Quel genre de metteur en scène êtes-vous ?
Je n’aime pas crier, je déteste les gens violents, ceux qui se prennent la tête pour rien. Pour moi, c’est important que l’équipe avec qui je travaille soit heureuse. Je ne veux pas ajouter de clash à la difficulté, au rapport ingrat, à cette chose folle qu’il y a à jouer devant des gens qui - dans la seconde - peuvent aimer ou ne pas aimer, rester ou partir. L’art du théâtre est un métier très difficile. Il faut être bon avec les acteurs. Ce n’est pas être stupide que d’être bon.

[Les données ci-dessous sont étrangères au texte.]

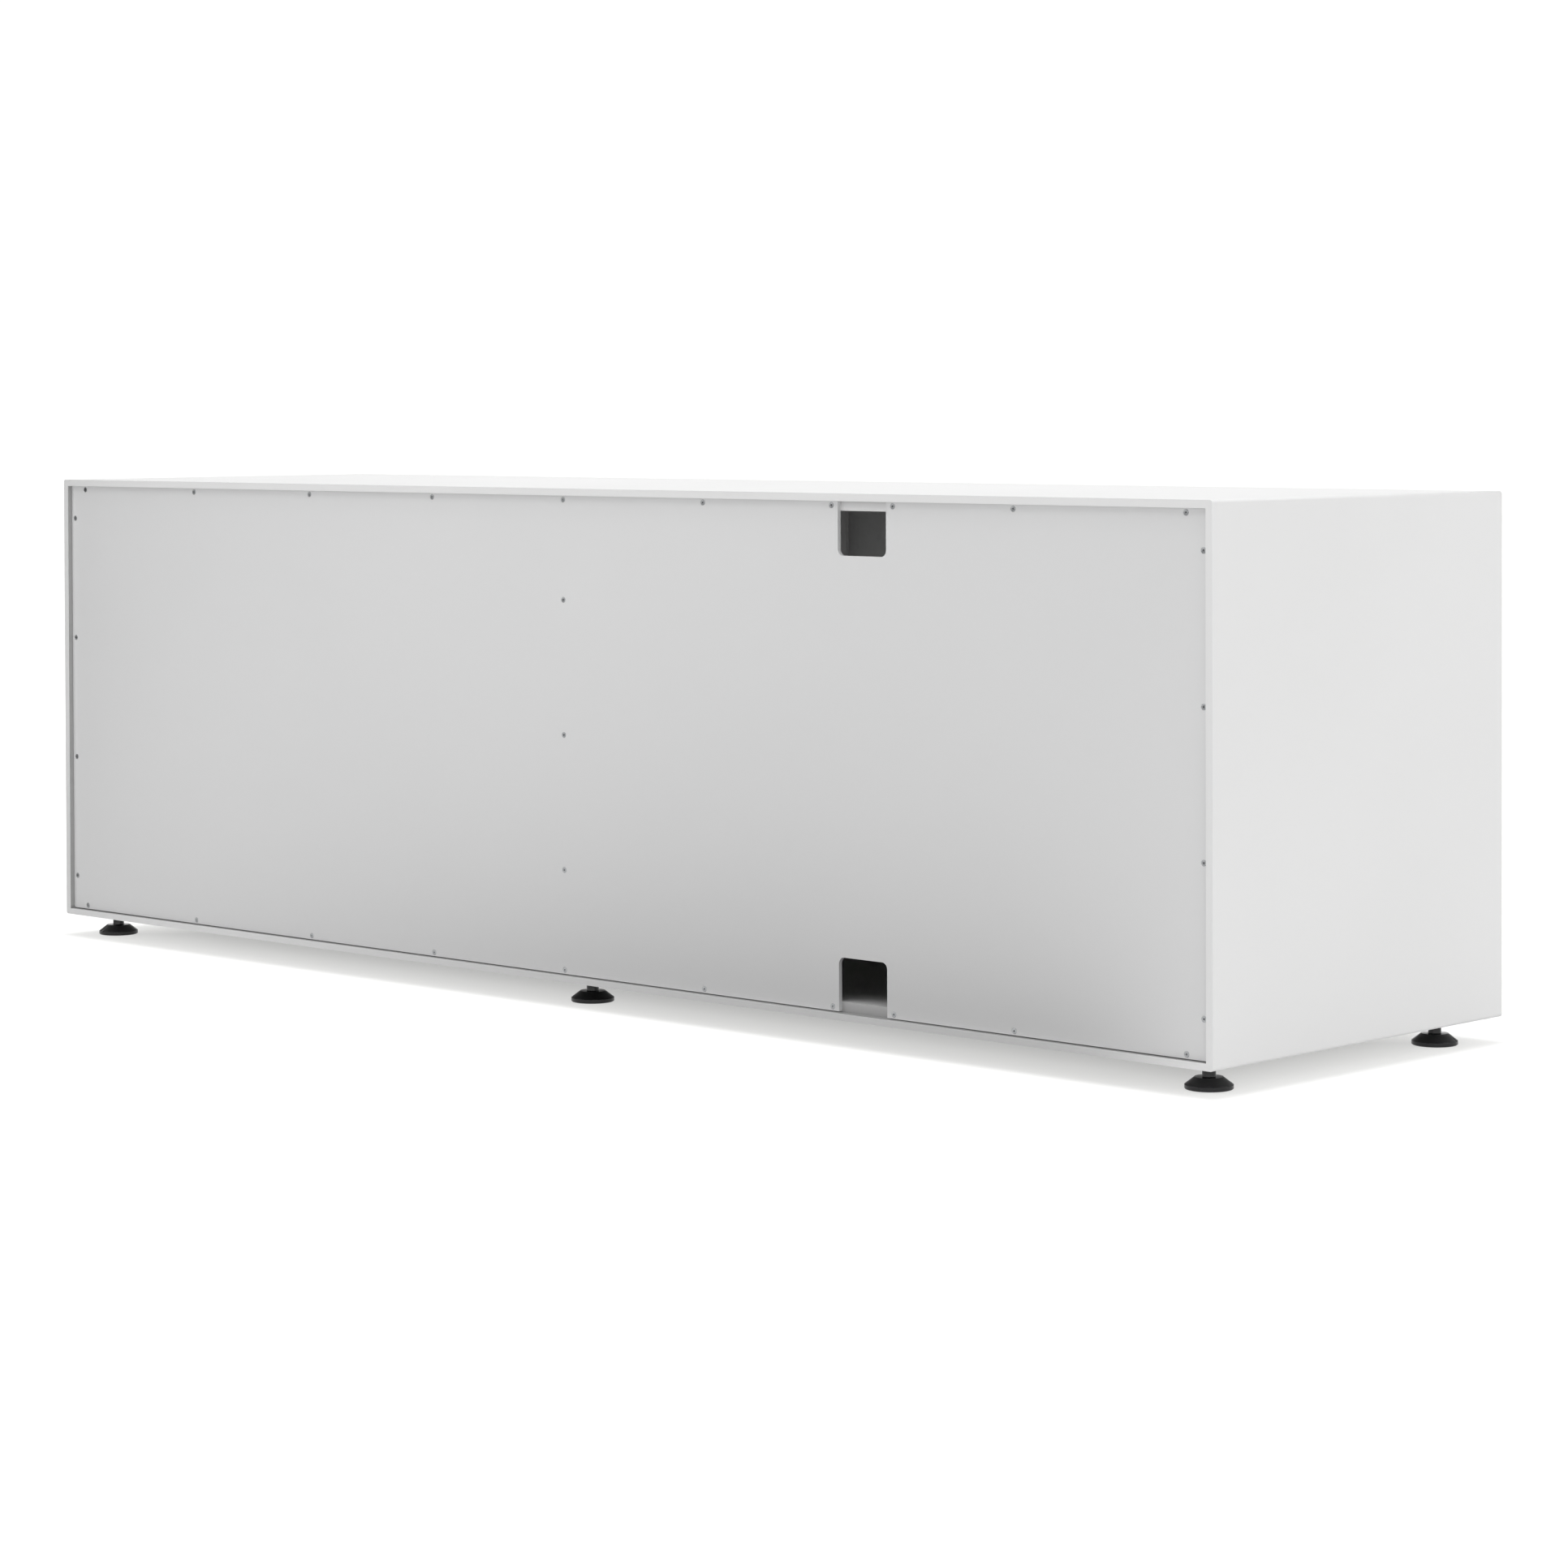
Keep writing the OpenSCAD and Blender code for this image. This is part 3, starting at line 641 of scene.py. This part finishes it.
def housing_parts(w, length, h, bore, axis_up, chamber):
    """Moulded latch body in millimetres: mouth at y = 0, body towards +Y, centred on x = 0 and z = 0."""
    n = 44

    def section(y, grow):
        return [np.array([x, y, z]) for x, z in rounded_rect(w + 2 * grow, h + grow, 2.4 + grow, 0.9 + grow)]

    rings = [section(0.0, -0.7), section(0.2, -0.3), section(0.7, 0.0)]
    for mid in (12.0, 22.0, 32.0, 42.0, 52.0):
        for dy, grow in ((-1.1, 0.0), (-0.6, 0.30), (0.6, 0.30), (1.1, 0.0)):
            rings.append(section(mid + dy, grow))
    rings += [section(length - 0.7, 0.0), section(length - 0.2, -0.3), section(length, -0.7)]
    # the beads grow downwards and sideways only: the top stays on the panel
    for ring in rings:
        for p in ring:
            p[2] = min(p[2], h / 2)
    verts, faces = [], []
    for r in rings:
        verts.extend(r)
    for i in range(len(rings) - 1):
        for j in range(n):
            a, b = i * n + j, i * n + (j + 1) % n
            faces.append((a, b, b + n, a + n))
    last = (len(rings) - 1) * n
    verts.append(np.array([0, length, 0]))
    faces.extend((len(verts) - 1, last + (j + 1) % n, last + j) for j in range(n))

    # mouth: a raised seat, a groove and the bore
    first = rings[0]
    ang = [math.atan2(p[2] - axis_up, p[0]) for p in first]

    def circle(r, y):
        return [np.array([r * math.cos(a), y, axis_up + r * math.sin(a)]) for a in ang]

    mouth = [circle(bore + 1.55, 0.0), circle(bore + 1.40, 0.45), circle(bore + 0.85, 0.45), circle(bore + 0.75, 0.0),
             circle(bore + 0.3, 0.0), circle(bore, 0.3), circle(bore, chamber)]
    prev = 0
    for ring in mouth:
        off = len(verts)
        verts.extend(ring)
        for j in range(n):
            k = (j + 1) % n
            faces.append((prev + k, prev + j, off + j, off + k))
        prev = off
    verts.append(np.array([0, chamber, axis_up]))
    faces.extend((len(verts) - 1, prev + j, prev + (j + 1) % n) for j in range(n))
    return verts, faces


def tab_parts(side, reach, r, t, hole, y, top):
    """Fixing ear in millimetres: a rounded plate with a screw hole, its upper face at z = top."""
    n = 48
    outline = []
    for k in range(n):
        a = 2 * math.pi * k / n
        c, s = math.cos(a), math.sin(a)
        x = r * c
        if side * c < 0:
            # square inner end, run back into the body
            m = max(abs(c), abs(s))
            x, z = r * c / m, r * s / m
            outline.append((side * reach + (x if abs(x) < reach else math.copysign(reach, x)), z))
            continue
        outline.append((side * reach + x, r * s))
    inner = [(side * reach + hole * math.cos(2 * math.pi * k / n), hole * math.sin(2 * math.pi * k / n)) for k in range(n)]

    def ring(pts, z, grow=0.0):
        cx = side * reach
        out = []
        for x, v in pts:
            d = math.hypot(x - cx, v)
            f = (d + grow) / d
            out.append(np.array([cx + (x - cx) * f, y + v * f, z]))
        return out

    stack = [ring(inner, top), ring(outline, top), ring(outline, top - t + 0.5), ring(outline, top - t + 0.15, -0.15),
             ring(outline, top - t, -0.5), ring(inner, top - t, 0.35), ring(inner, top - t + 0.35), ring(inner, top)]
    verts, faces = [], []
    for r_ in stack[:-1]:
        verts.extend(r_)
    m = len(stack) - 1
    for i in range(m):
        for j in range(n):
            k = (j + 1) % n
            a, b = i * n, ((i + 1) % m) * n
            faces.append((a + j, a + k, b + k, b + j))
    return verts, faces


parts = []
screw_at = [((lo[0] + hi[0]) / 2, (lo[1] + hi[1]) / 2) for lo, hi in islands("latch_screws")]
for lo, hi in islands("latch_housings"):
    # the ears reach 12 mm past the body on either side
    cx, y0, y1, z0, z1 = (lo[0] + hi[0]) / 2, lo[1], hi[1], lo[2], hi[2]
    w = (hi[0] - lo[0]) / MM - 24
    h, length = (z1 - z0) / MM, (y1 - y0) / MM
    near = min(("outer_left", "inner_left", "inner_right", "outer_right"),
               key=lambda d: abs(sum(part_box(d + "_plunger")[k].x for k in (0, 1)) / 2 - cx))
    plo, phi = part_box(near + "_plunger")
    bore = (phi.x - plo.x) / 2 / MM + 0.05
    axis_up = ((plo.z + phi.z) / 2 - (z0 + z1) / 2) / MM
    base = np.array([cx, y0, (z0 + z1) / 2])
    v, f = housing_parts(w, length, h, bore, axis_up, 43.0)
    parts.append(([base + MM * p for p in v], f))
    for sx, sy in screw_at:
        if abs(sx - cx) < 0.02:
            side = 1 if sx > cx else -1
            v, f = tab_parts(side, abs(sx - cx) / MM, 6.0, 4.0, 1.55, (sy - y0) / MM, h / 2)
            parts.append(([base + MM * p for p in v], f))
ob = merged("latch_bodies", parts, M_GREY, "case", 1e-7, 30)
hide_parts("latch_housings")


# ------------------------------------------------------------ floor and air

SKY_HIGH, SKY_MID, SKY_LOW = 1.028, 0.04, 1.32
LIGHTS = (
    ("overhead", (0.0, 0.0, 3.2), (0, 0, 0.3), 3.0, 26.0, 2.4),
    ("end_left", (-3.8, -0.6, 2.0), (-0.9, 0, 0.35), 2.0, 8.2, 2.0),
    ("key_left", (-3.6, -1.6, 2.2), (0, 0, 0.3), 1.6, 11.2, 1.6),
    ("rear_right", (2.6, 3.4, 2.6), (0.2, 0.2, 0.3), 2.4, 23.9, 2.4),
    ("end_right", (3.8, 0.6, 2.0), (0.9, 0, 0.35), 2.0, 20.0, 2.0),
)
INNER = 0.14
# glow of the floor copy that the shiny pieces reflect: painted light
REFLECTED_FLOOR_GLOW = 0.55
# a painted shadow: a soft dark patch in the colour of the floor that lights the case from below, just behind the case;
# and a black flag standing at its right
PAINTED_FLOOR_SHADOW = {"x": (-0.883, -0.733, -0.484, 1.183), "y": (0.18, 0.24, 0.408, 0.547), "tone": 0.016}
FLAG = {"x": 1.176, "y": (0.24, 0.565), "z": (0.0, 1.8)}
# how bright the seen floor glows: deep under the case, and what is added under its edge and outside it; the lower glow
# under the case is a painted shadow
GLOW, GLOW_EDGE, GLOW_OUT = 0.45, 0.18, 0.24


def flat_disc(name, radius, z, n=96):
    me = bpy.data.meshes.new(name)
    me.from_pydata([(radius * math.cos(2 * math.pi * k / n), radius * math.sin(2 * math.pi * k / n), z)
                    for k in range(n)], [], [tuple(range(n))])
    ob = bpy.data.objects.new(name, me)
    scene.collection.objects.link(ob)
    return ob


def stage_material(name, base, glow, glow_colour=(1, 1, 1)):
    mat, nt, p = principled(name, base, 0.9, specular=0.1)
    vec = coords(nt)
    lo = tuple(0.985 * c for c in base)
    nt.links.new(ramp(nt, noise(nt, vec, 5, 3), [(0.35, lo), (0.65, base)]), p.inputs["Base Color"])
    p.inputs["Emission Color"].default_value = (*glow_colour, 1)
    p.inputs["Emission Strength"].default_value = glow
    return mat


def smooth_step(nt, fac, lo, hi, a=0.0, b=1.0):
    m = nt.nodes.new("ShaderNodeMapRange")
    m.interpolation_type = "SMOOTHSTEP"
    m.inputs["From Min"].default_value = lo
    m.inputs["From Max"].default_value = hi
    m.inputs["To Min"].default_value = a
    m.inputs["To Max"].default_value = b
    nt.links.new(fac, m.inputs["Value"])
    return m.outputs["Result"]


# what the camera sees: a pale glowing floor, with a soft shade under the case, partly cast by the lamps on its diffuse
# part and partly painted as a drop in its glow under the footprint
seen_mat = stage_material("pale_floor_painted_shadow", (0.35, 0.35, 0.35), 0.5, (1.0, 1.0, 0.985))
snt = seen_mat.node_tree
ssep = snt.nodes.new("ShaderNodeSeparateXYZ")
snt.links.new(coords(snt), ssep.inputs["Vector"])
out_x = maths(snt, "SUBTRACT", maths(snt, "ABSOLUTE", ssep.outputs["X"]), 0.90)
out_y = maths(snt, "SUBTRACT", maths(snt, "ABSOLUTE", ssep.outputs["Y"]), 0.24)
outside = maths(snt, "MAXIMUM", out_x, out_y)
glow = maths(snt, "ADD", smooth_step(snt, outside, -0.14, -0.02, GLOW, GLOW + GLOW_EDGE),
             smooth_step(snt, outside, -0.006, 0.020, 0.0, GLOW_OUT))
snt.links.new(glow, snt.nodes["Principled BSDF"].inputs["Emission Strength"])
seen = flat_disc("floor_seen", 60, -0.0004)
seen.data.materials.append(seen_mat)
seen.visible_diffuse = False
seen.visible_glossy = False
seen.visible_transmission = False
seen.visible_shadow = False

# what lights the object from below, with a painted shadow in its colour behind the case
bounce_mat, bnt, bp = principled("floor_light", (0.80, 0.80, 0.80), 0.9, specular=0.1)
bsep = bnt.nodes.new("ShaderNodeSeparateXYZ")
bnt.links.new(coords(bnt), bsep.inputs["Vector"])
painted_shadow = maths(bnt, "MULTIPLY", smooth_step(bnt, bsep.outputs["X"], PAINTED_FLOOR_SHADOW["x"][0], PAINTED_FLOOR_SHADOW["x"][1]),
             smooth_step(bnt, bsep.outputs["X"], PAINTED_FLOOR_SHADOW["x"][2], PAINTED_FLOOR_SHADOW["x"][3], 1, 0))
painted_shadow = maths(bnt, "MULTIPLY", painted_shadow, smooth_step(bnt, bsep.outputs["Y"], PAINTED_FLOOR_SHADOW["y"][0], PAINTED_FLOOR_SHADOW["y"][1]))
painted_shadow = maths(bnt, "MULTIPLY", painted_shadow, smooth_step(bnt, bsep.outputs["Y"], PAINTED_FLOOR_SHADOW["y"][2], PAINTED_FLOOR_SHADOW["y"][3], 1, 0))
bnt.links.new(ramp(bnt, painted_shadow, [(0.0, (0.80, 0.80, 0.80)), (1.0, (PAINTED_FLOOR_SHADOW["tone"],) * 3)]), bp.inputs["Base Color"])
bounce = flat_disc("floor_bounce", 30, -0.0008)
bounce.data.materials.append(bounce_mat)
bounce.visible_camera = False
bounce.visible_shadow = False
bounce.visible_glossy = False

# what the shiny pieces reflect: a copy of the floor without the painted shadow, which glows, fading out from 0.7 to 2.4
# m behind the case; this glow is painted light standing in for the lit floor
shine_mat = stage_material("floor_glow_for_reflections", (0.80, 0.80, 0.80), 0.0)
hnt = shine_mat.node_tree
hsep = hnt.nodes.new("ShaderNodeSeparateXYZ")
hnt.links.new(coords(hnt), hsep.inputs["Vector"])
hnt.links.new(smooth_step(hnt, hsep.outputs["Y"], 0.7, 2.4, REFLECTED_FLOOR_GLOW, 0.0),
              hnt.nodes["Principled BSDF"].inputs["Emission Strength"])
shine = flat_disc("floor_shine", 30, -0.0012)
shine.data.materials.append(shine_mat)
shine.visible_camera = False
shine.visible_shadow = False
shine.visible_diffuse = False
shine.visible_transmission = False

flag_me = bpy.data.meshes.new("flag")
flag_me.from_pydata([(FLAG["x"], y, z) for y, z in ((FLAG["y"][0], FLAG["z"][0]), (FLAG["y"][1], FLAG["z"][0]),
                                                    (FLAG["y"][1], FLAG["z"][1]), (FLAG["y"][0], FLAG["z"][1]))],
                    [], [(0, 1, 2, 3)])
flag = bpy.data.objects.new("flag", flag_me)
scene.collection.objects.link(flag)
flag_me.materials.append(stage_material("black_flock", (0.01, 0.01, 0.01), 0.0))
flag.visible_camera = False

# plain white air behind everything, for the camera alone
dome_me = bpy.data.meshes.new("backdrop")
bm = bmesh.new()
bmesh.ops.create_uvsphere(bm, u_segments=48, v_segments=24, radius=70)
bm.to_mesh(dome_me)
bm.free()
dome = bpy.data.objects.new("backdrop", dome_me)
scene.collection.objects.link(dome)
dome_me.materials.append(stage_material("white_air", (0.0, 0.0, 0.0), 1.05))
for flag in ("visible_diffuse", "visible_glossy", "visible_transmission", "visible_shadow",
             "visible_volume_scatter"):
    setattr(dome, flag, False)

world = bpy.data.worlds.new("studio")
scene.world = world
world.use_nodes = True
wnt = world.node_tree
bg = wnt.nodes["Background"]
tc = wnt.nodes.new("ShaderNodeTexCoord")
sep = wnt.nodes.new("ShaderNodeSeparateXYZ")
wnt.links.new(tc.outputs["Generated"], sep.inputs["Vector"])
wr = wnt.nodes.new("ShaderNodeValToRGB")
wm = wnt.nodes.new("ShaderNodeMapRange")
wm.inputs["From Min"].default_value = -1
wm.inputs["From Max"].default_value = 1
wnt.links.new(sep.outputs["Z"], wm.inputs["Value"])
wnt.links.new(wm.outputs["Result"], wr.inputs["Fac"])
stops = [(0.0, 0.0), (0.50, 0.0), (0.505, SKY_LOW), (0.56, SKY_LOW), (0.62, SKY_MID), (0.70, SKY_MID), (0.80, SKY_HIGH),
         (1.0, SKY_HIGH)]
el = wr.color_ramp.elements
el[0].position, el[0].color = stops[0][0], (stops[0][1],) * 3 + (1,)
el[1].position, el[1].color = stops[-1][0], (stops[-1][1],) * 3 + (1,)
for pos, v in stops[1:-1]:
    e = el.new(pos)
    e.color = (v, v, v, 1)
wnt.links.new(wr.outputs["Color"], bg.inputs["Color"])
bg.inputs["Strength"].default_value = 1.0


def area(name, place, target, size, power, size_y=None):
    data = bpy.data.lights.new(name, "AREA")
    data.shape = "RECTANGLE"
    data.size = size
    data.size_y = size_y or size
    data.energy = power
    ob = bpy.data.objects.new(name, data)
    scene.collection.objects.link(ob)
    ob.location = place
    d = Vector(target) - Vector(place)
    ob.rotation_mode = "QUATERNION"
    ob.rotation_quaternion = d.to_track_quat("-Z", "Y")
    return ob


for spec in LIGHTS:
    area(*spec)
# a trace of light in the upper left compartment, as it reaches it through the upper cut-out
inner = area("inner_trace", (-0.45, 0.0, 0.545), (-0.45, 0.0, 0.0), 0.5, INNER, 0.3)
inner.visible_camera = False
inner.visible_glossy = False

scene.view_settings.view_transform = "Standard"
scene.view_settings.look = "None"
scene.view_settings.exposure = 0
scene.view_settings.gamma = 1

# ------------------------------------------------------------------ camera

cam_data = bpy.data.cameras.new("camera")
cam = bpy.data.objects.new("camera", cam_data)
scene.collection.objects.link(cam)
cam_data.sensor_width = 36
cam_data.sensor_fit = "HORIZONTAL"
cam_data.lens = 95.056
cam_data.shift_x = 0.0
cam_data.shift_y = -0.19120
cam_data.clip_start = 0.05
cam_data.clip_end = 200
yaw, pitch, roll = 0.766064, -0.02, -0.003258
look = Vector((math.sin(yaw) * math.cos(pitch), -math.cos(yaw) * math.cos(pitch), math.sin(pitch)))
level = look.cross(Vector((0, 0, 1))).normalized()
rise = level.cross(look)
right = level * math.cos(roll) + rise * math.sin(roll)
above = rise * math.cos(roll) - level * math.sin(roll)
cam.rotation_mode = "QUATERNION"
cam.rotation_quaternion = Matrix((right, above, -look)).transposed().to_quaternion()
cam.location = (-3.30953, 3.325336, 0.660118)
scene.camera = cam

bpy.context.view_layer.update()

Êtes-vous sensible aux critiques sur vos pièces ?
Les pièces étant jouées à travers le monde, les critiques sont extrêmement différentes selon les pays. Il y a une relativité du goût et du regard sur les choses. Quand j’avais 25 ans, je les redoutais mais il y a bien longtemps que je ne m’y intéresse plus. Je ne lis ni les bonnes ni les mauvaises. Les bonnes vous font croire que vous êtes génial et les mauvaises vous font penser que vous n’êtes rien. Dans mon métier, on n’est ni génial ni rien, on se situe sur notre propre ligne de crête, sur le chemin qu’on a décidé de tracer en dehors des commentaires des uns et des autres.
Vous êtes connu pour votre incroyable force de travail. Que faites-vous quand vous ne travaillez pas ?
Je travaille tout le temps ! Ce n’est pas une phrase, c’est une vérité. Je fais dix créations par an dont une en France et toutes les autres à l’étranger. Entre septembre et fin juillet, je répète ou j’écris. Je prends uniquement trois semaines en août. Trois semaines où je disparais complètement, souvent dans des pays très lointains, où l’on ne parle pas français, immergé dans une culture inconnue. Ma vie n’est que travail, j’adore ça, le reste m’ennuie.
*Architecture avec Emmanuelle Béart, Audrey Bonnet, Anne Brochet, Marie-Sophie Ferdane, Arthur Nauzyciel, Stanislas Nordey, Denis Podalydès, Pascal Rénéric, Laurent Poitrenaux et Jacques Weber.